— start Data lines —

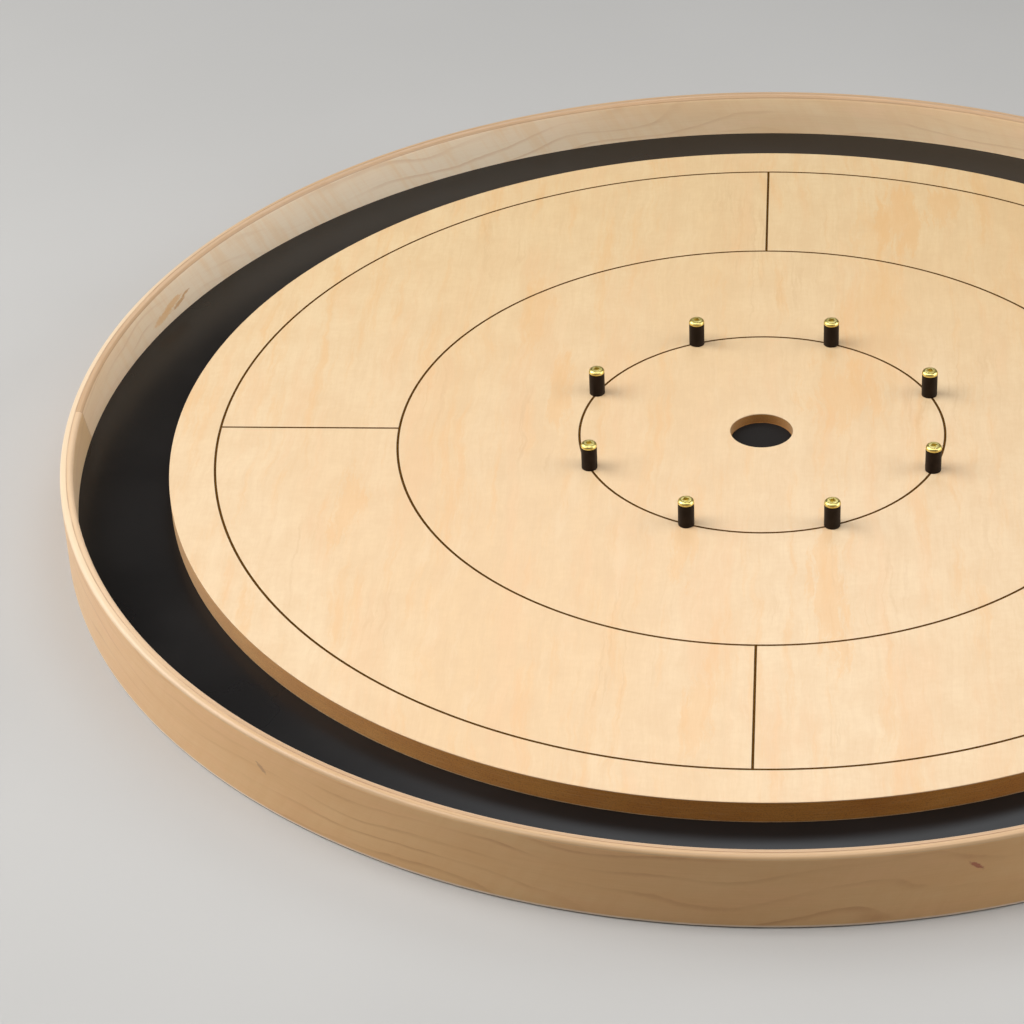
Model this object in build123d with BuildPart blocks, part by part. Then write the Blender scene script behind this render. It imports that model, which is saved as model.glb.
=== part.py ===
"""A round crokinole board: a veneered playing surface on a black-faced base, inside a bent two-ply maple rim.

Millimetres, +Z up. The origin is the centre of the board's underside, and the players' near side faces -Y.
The posts stand on the smallest scored ring, half way between the quadrant lines, which lie along X and Y.
"""
from build123d import *
import os

INCH = 25.4

# Playing surface, by the rules of the game
surface_diameter = 26 * INCH
ring_diameters = (8 * INCH, 16 * INCH, 24 * INCH)
quadrant_count = 4
hole_diameter = 1.375 * INCH
hole_depth = 0.25 * INCH

# Scored lines
line_width = 1.4
line_depth = 0.15

# Layers, from the table up
facing_thickness = 0.4
base_core_thickness = 15.0
veneer_thickness = 0.5
surface_core_thickness = 11.2

# Ditch and bent rim
ditch_width = 51.3
ply_thickness = 3.7
rim_rise = 14.8
rim_top_round = 2.4
rim_foot_round = 1.4

# Felt disc pressed into a slightly tighter recess in the floor of the centre hole
pad_thickness = 0.65
pad_step = 0.25

# Posts
post_count = 8
sleeve_diameter = 8.8
sleeve_height = 13.8
sleeve_edge_round = 0.35
post_head_diameter = 8.9
post_head_height = 2.3
post_head_round = 1.9
post_screw_length = 1.25 * INCH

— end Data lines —

## Task instructions
Every line of the data above should be reproduced word for word.

## Response to this task
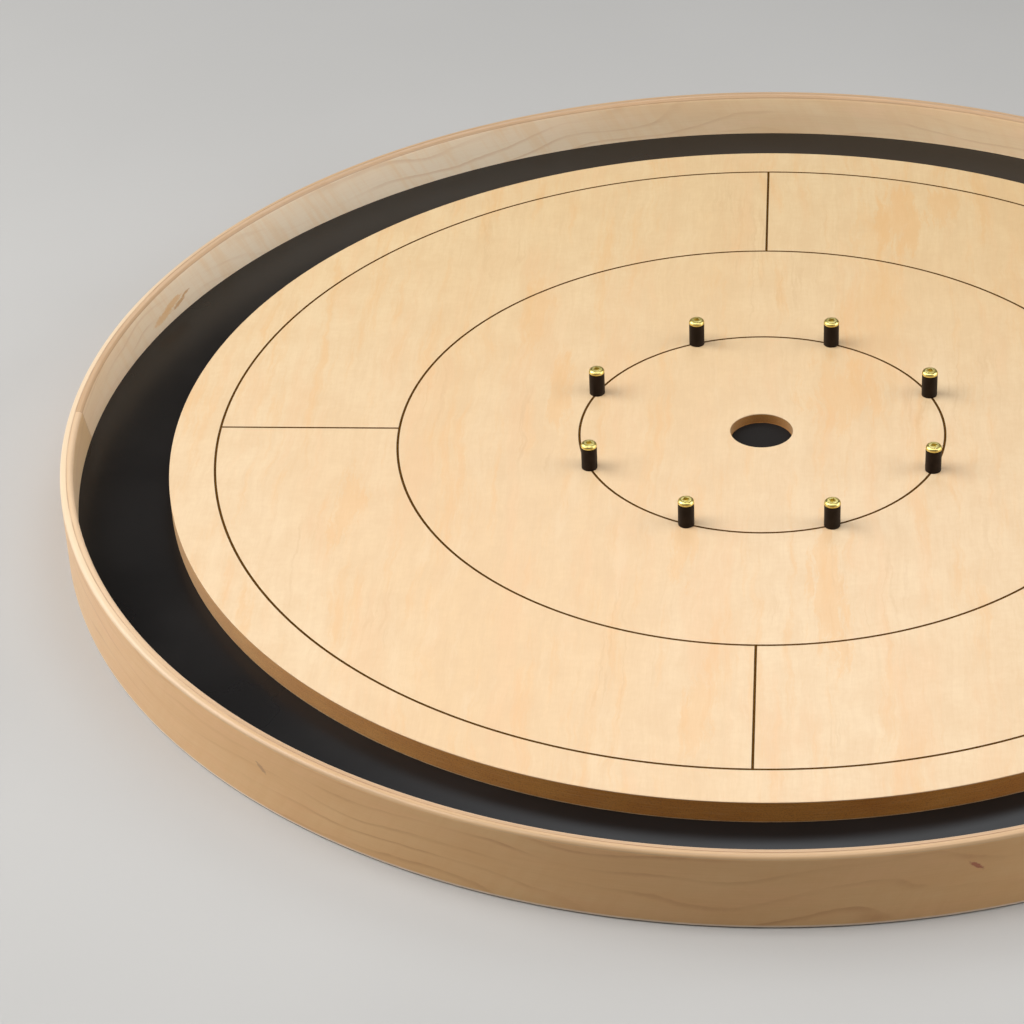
Model this object in build123d with BuildPart blocks, part by part. Then write the Blender scene script behind this render. It imports that model, which is saved as model.glb.
=== part.py ===
"""A round crokinole board: a veneered playing surface on a black-faced base, inside a bent two-ply maple rim.

Millimetres, +Z up. The origin is the centre of the board's underside, and the players' near side faces -Y.
The posts stand on the smallest scored ring, half way between the quadrant lines, which lie along X and Y.
"""
from build123d import *
import os

INCH = 25.4

# Playing surface, by the rules of the game
surface_diameter = 26 * INCH
ring_diameters = (8 * INCH, 16 * INCH, 24 * INCH)
quadrant_count = 4
hole_diameter = 1.375 * INCH
hole_depth = 0.25 * INCH

# Scored lines
line_width = 1.4
line_depth = 0.15

# Layers, from the table up
facing_thickness = 0.4
base_core_thickness = 15.0
veneer_thickness = 0.5
surface_core_thickness = 11.2

# Ditch and bent rim
ditch_width = 51.3
ply_thickness = 3.7
rim_rise = 14.8
rim_top_round = 2.4
rim_foot_round = 1.4

# Felt disc pressed into a slightly tighter recess in the floor of the centre hole
pad_thickness = 0.65
pad_step = 0.25

# Posts
post_count = 8
sleeve_diameter = 8.8
sleeve_height = 13.8
sleeve_edge_round = 0.35
post_head_diameter = 8.9
post_head_height = 2.3
post_head_round = 1.9
post_screw_length = 1.25 * INCH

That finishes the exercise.